The IANA list shows names using "+" and parens ("ebcdic-us-37+euro",
"NF_Z_62-010_(1973)"), as well as colons.
I've skimmed the ICU page Mike pointed to, and it includes names like
"UTF-16BE,version=1" and "ibm-1149_P100-197,swaplfnl" as well as "+"
and ":" names, when showing "all aliases". If we only try to support,
say, IANA and MIME, then "+" and ":" are used but not "=".
Since we're scanning an Emacs-style coding specification, as long as
whitespace and semicolon aren't on the list, I think we can be
expansive, so let's go ahead and include all of ":,+=/()" to the
allowed set. The results will still be constrained by whatever the OS
supports; we just don't want Guile to impose additional constraints.
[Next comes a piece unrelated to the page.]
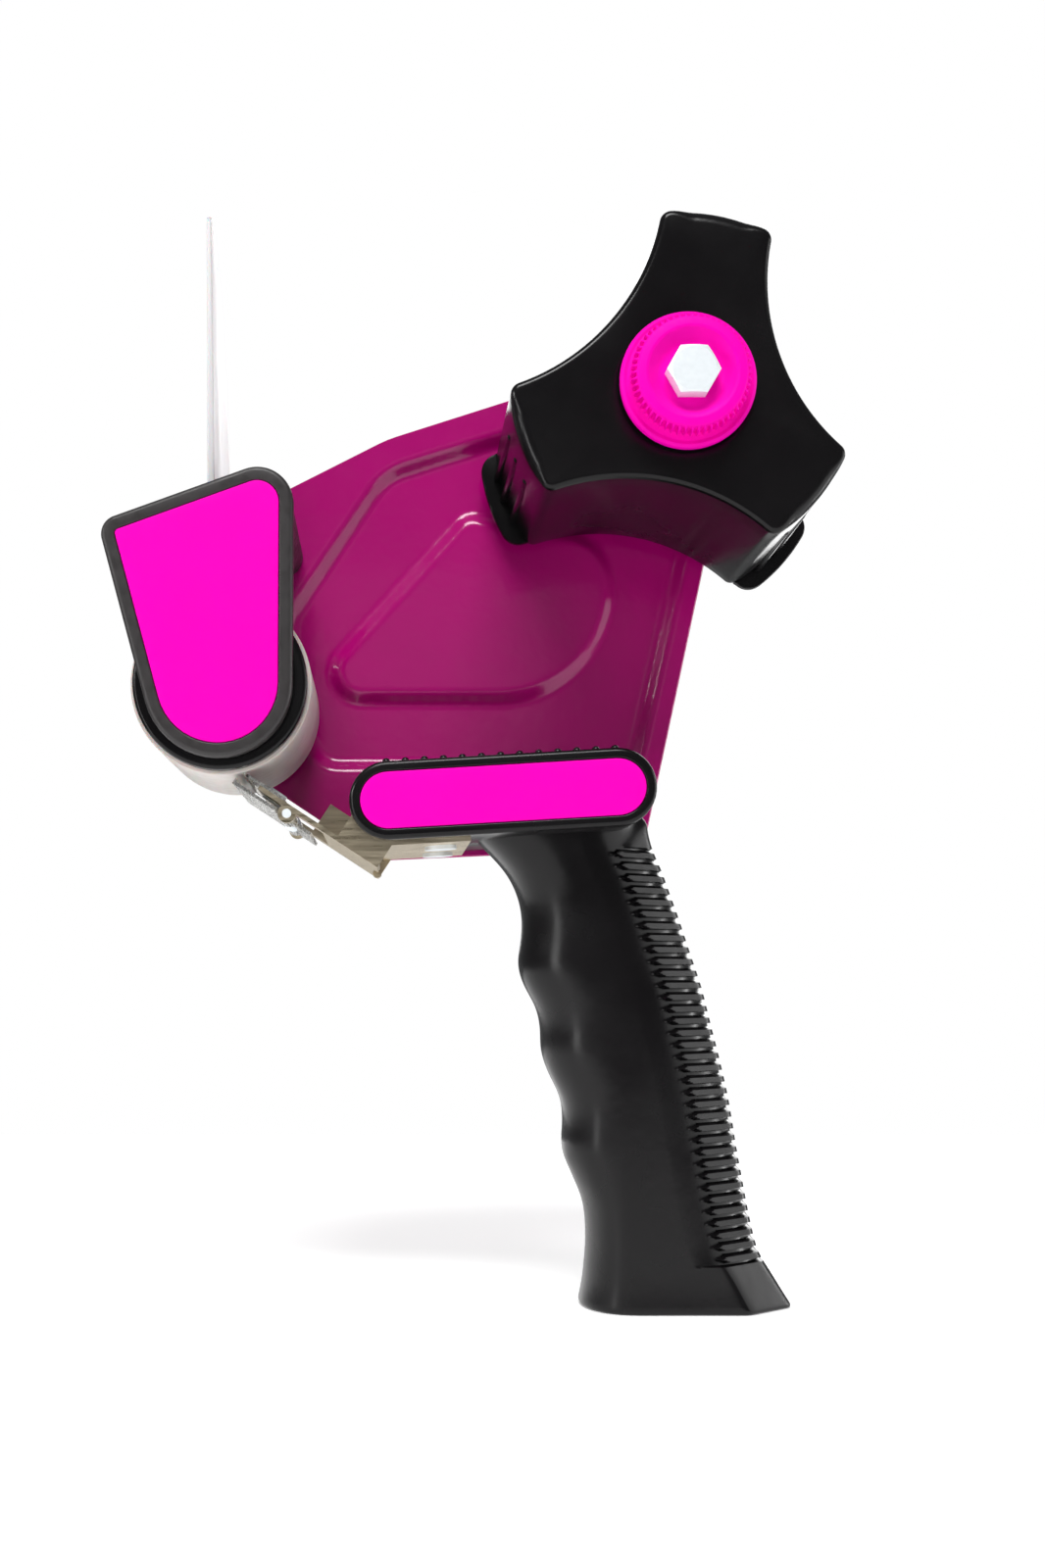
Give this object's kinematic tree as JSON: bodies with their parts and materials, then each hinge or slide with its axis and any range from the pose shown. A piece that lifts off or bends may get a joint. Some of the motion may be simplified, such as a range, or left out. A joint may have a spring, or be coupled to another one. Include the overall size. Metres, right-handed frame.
{
  "type": "tape gun dispenser",
  "caption": "Hand-held tape gun with a pressed steel side plate, three-armed core holder with brake knob, front roller, guarded blade, upright flap and finger-grooved grip.",
  "frame": {"origin": "on the tape-core axis, in the mid-plane of the 50 mm tape", "axes": "+X from the front roller towards the core, +Y from the open side towards the side plate, +Z from the handle towards the core"},
  "size_m": [0.1648, 0.0733, 0.2474],
  "materials": {
    "plate_paint": "gloss",
    "magenta_plastic": "satin",
    "black_gloss": "gloss",
    "black_matte": "matte",
    "drum_plastic": "satin",
    "flap_plastic": "translucent",
    "zinc_steel": "bright zinc plating",
    "knife_steel": "yellow-passivated zinc",
    "blade_steel": "ground",
    "fibre": "matte"
  },
  "bodies": {
    "frame": {"side_plate": "plate_paint", "axle_nut": "zinc_steel", "axle_sleeve": "zinc_steel", "rear_washer": "flap_plastic", "friction_disc": "fibre", "brake_washer": "zinc_steel", "brake_spring": "zinc_steel", "roller_axle": "zinc_steel", "roller_nut": "zinc_steel", "front_cheek": "black_matte", "cheek_insert": "magenta_plastic", "spacer_post": "black_matte", "post_screw": "zinc_steel", "flap_rod": "zinc_steel", "knife_bracket": "knife_steel", "blade": "blade_steel", "blade_rivets": "zinc_steel", "guard_pin": "zinc_steel", "handle_near_half": "black_gloss", "handle_far_half": "black_gloss", "platform_insert": "magenta_plastic", "grip_screws": "zinc_steel", "plate_screws": "zinc_steel", "shelf_screws": "zinc_steel"},
    "hub": {"core_hub": "black_gloss", "hub_bushing": "flap_plastic"},
    "thrust": {"thrust_washer": "zinc_steel"},
    "knob": {"tension_knob": "magenta_plastic", "knob_bolt": "zinc_steel"},
    "roller": {"roller_drum": "drum_plastic", "roller_cap_near": "black_gloss", "roller_cap_far": "black_gloss"},
    "flap": {"tape_flap": "flap_plastic"},
    "guard": {"blade_guard": "blade_steel", "guard_spring": "zinc_steel"}
  },
  "joints": [
    {"name": "hub_spin", "type": "hinge", "parent": "frame", "child": "hub", "pos_m": [0, 0, 0], "axis": [0, 1, 0], "continuous": true},
    {"name": "knob_travel", "type": "slide", "parent": "frame", "child": "thrust", "axis": [0, 1, 0], "range_m": [-0.002, 0.00063], "deforming": ["brake_spring"]},
    {"name": "knob_turn", "type": "hinge", "parent": "thrust", "child": "knob", "pos_m": [0, 0, 0], "axis": [0, 1, 0], "range_deg": [-720, 225]},
    {"name": "roller_spin", "type": "hinge", "parent": "frame", "child": "roller", "pos_m": [-0.1016, 0, -0.0648], "axis": [0, 1, 0], "continuous": true},
    {"name": "flap_swing", "type": "hinge", "parent": "frame", "child": "flap", "pos_m": [-0.10385, 0, -0.038], "axis": [0, 1, 0], "range_deg": [-120, 20]},
    {"name": "guard_tilt", "type": "hinge", "parent": "frame", "child": "guard", "pos_m": [-0.08715, 0, -0.0932], "axis": [0, 1, 0], "range_deg": [-25, 0], "stiffness_Nm_per_rad": 0.05, "springref_deg": 17.19}
  ],
  "couplings": [
    {"joint": "knob_turn", "follows": "knob_travel", "rad_per_m": 6283.2}
  ]
}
Should we allow punctuation in general by calling ispunct (and
explicitly checking for semicolon) instead? (Note that isalnum and
ispunct will also check for locale-specific characters... of course,
the new encoding spec hasn't come into effect yet....)
Ken
Allow more characters in coding system names in Emacs-style
declarations.
* libguile/read.c (scm_i_scan_for_encoding): Allow more punctuation
symbols in coding system names.
diff --git a/libguile/read.c b/libguile/read.c
index 775612a..657e101 100644
--- a/libguile/read.c
+++ b/libguile/read.c
@@ -1506,8 +1506,7 @@ scm_i_scan_for_encoding (SCM port)
i = 0;
while (pos + i - header <= SCM_ENCODING_SEARCH_SIZE
&& pos + i - header < bytes_read
- && (isalnum((int) pos[i]) || pos[i] == '_' || pos[i] == '-'
- || pos[i] == '.'))
+ && (isalnum((int) pos[i]) || strchr("_-.:/,+=()", pos[i]) != NULL))
i++;
if (i == 0)